Entering edit mode
4.9 years ago
Ati
▴
50
I have used CollectRnaSeqMetrics
to check the numbers of reads with the correct/incorrect strand designation. The results showed that more than 80% of reads in almost all of the samples are mapped to the incorrect strand!
What would be a good explanation for these results?
Thank you in advance!
Every RNAseq kit out there does not capture the reverse strand. There are some that capture coding strand as well. Have you checked into what kind of kit was used?
I'm not sure about the exact kit but it was a stranded RNA-seq library prep kit.
Make sure to set the right flags and use the tool correctly, depending on the library prep either the second in pair or the first in pair will indicate the correct strand. So you can easily get the opposite result.
Do visualize your data as well.
Thanks!
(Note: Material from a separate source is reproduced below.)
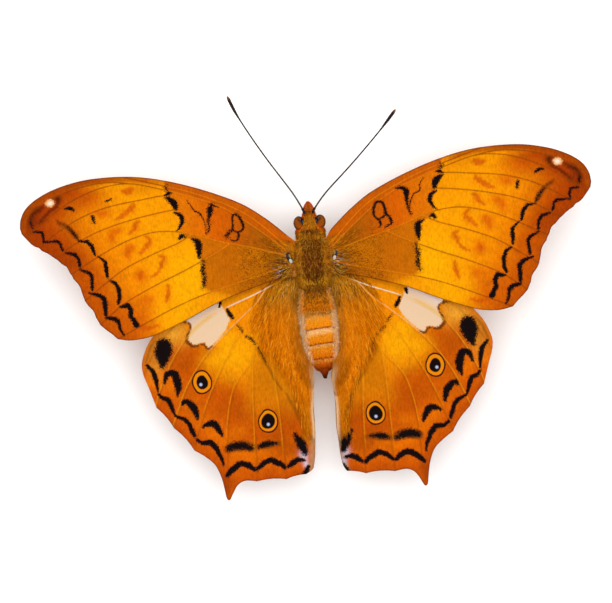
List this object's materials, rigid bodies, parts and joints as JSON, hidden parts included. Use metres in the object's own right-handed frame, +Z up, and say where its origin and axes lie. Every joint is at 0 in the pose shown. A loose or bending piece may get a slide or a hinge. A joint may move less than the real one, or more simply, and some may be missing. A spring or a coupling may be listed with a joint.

As my data is paired I have specified
STRAND=SECOND_READ_TRANSCRIPTION_STRAND
. That's why I'm a bit surprise with the results!That setting has nothing do with the data being paired-end. You need to identify which strand was captured by library prep and got sequenced.
See this image: A: Tophat Library-Type : Illumina Truseq Stranded Total Rna Sample Prep Kit
Plus the nomenclature is non standardized and quite confusing. Different tools may designate the same protocol with different names.
For example, the TrueSeq Illumina protocol when analyzed with TopHat you need to specify
fr-firststrand
designation, but as a matter of fact, in the read pair, the second in pair will match in the original orientation.That's now clear to me! Thank you!